**Provided records**
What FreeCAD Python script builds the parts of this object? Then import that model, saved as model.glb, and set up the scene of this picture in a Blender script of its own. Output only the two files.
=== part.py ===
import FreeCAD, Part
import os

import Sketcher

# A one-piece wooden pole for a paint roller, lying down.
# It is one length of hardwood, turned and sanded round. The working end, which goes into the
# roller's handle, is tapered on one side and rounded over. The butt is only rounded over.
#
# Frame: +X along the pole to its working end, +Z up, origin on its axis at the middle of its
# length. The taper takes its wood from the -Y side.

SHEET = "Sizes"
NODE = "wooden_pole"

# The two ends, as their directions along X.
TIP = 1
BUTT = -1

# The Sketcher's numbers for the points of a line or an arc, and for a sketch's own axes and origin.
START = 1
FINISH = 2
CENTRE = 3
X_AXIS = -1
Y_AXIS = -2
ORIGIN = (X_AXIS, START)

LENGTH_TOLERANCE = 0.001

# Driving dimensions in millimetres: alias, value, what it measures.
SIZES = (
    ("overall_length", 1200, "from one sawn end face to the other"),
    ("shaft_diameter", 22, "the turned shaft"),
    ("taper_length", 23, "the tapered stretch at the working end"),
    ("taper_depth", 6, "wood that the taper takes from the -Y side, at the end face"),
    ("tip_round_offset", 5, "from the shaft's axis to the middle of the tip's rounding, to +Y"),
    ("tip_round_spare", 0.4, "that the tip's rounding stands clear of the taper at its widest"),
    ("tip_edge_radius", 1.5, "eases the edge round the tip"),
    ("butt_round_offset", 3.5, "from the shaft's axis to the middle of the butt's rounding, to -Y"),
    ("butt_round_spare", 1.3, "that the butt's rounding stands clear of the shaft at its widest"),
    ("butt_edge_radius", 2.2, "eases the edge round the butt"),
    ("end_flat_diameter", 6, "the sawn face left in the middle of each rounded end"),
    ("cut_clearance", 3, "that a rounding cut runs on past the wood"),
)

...

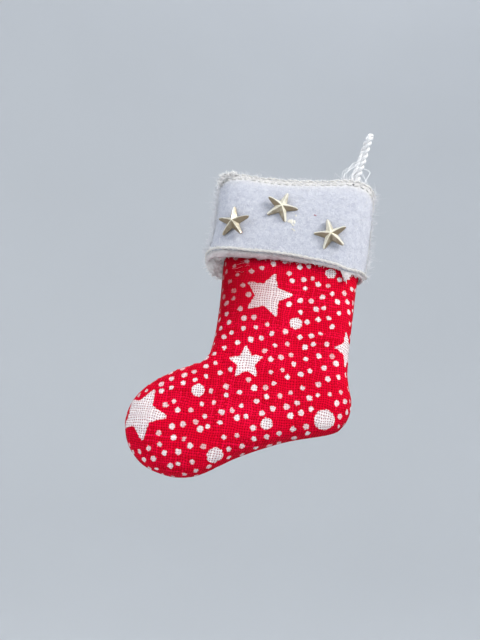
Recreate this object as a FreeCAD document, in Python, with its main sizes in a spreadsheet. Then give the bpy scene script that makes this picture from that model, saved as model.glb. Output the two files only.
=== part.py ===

**Short problem**
Everything from the line that contains "What FreeCAD Python" to the line that contains "# length. The" must be transcribed exactly, both end lines included.

**Answer to this exercise**
What FreeCAD Python script builds the parts of this object? Then import that model, saved as model.glb, and set up the scene of this picture in a Blender script of its own. Output only the two files.
=== part.py ===
import FreeCAD, Part
import os

import Sketcher

# A one-piece wooden pole for a paint roller, lying down.
# It is one length of hardwood, turned and sanded round. The working end, which goes into the
# roller's handle, is tapered on one side and rounded over. The butt is only rounded over.
#
# Frame: +X along the pole to its working end, +Z up, origin on its axis at the middle of its
# length. The taper takes its wood from the -Y side.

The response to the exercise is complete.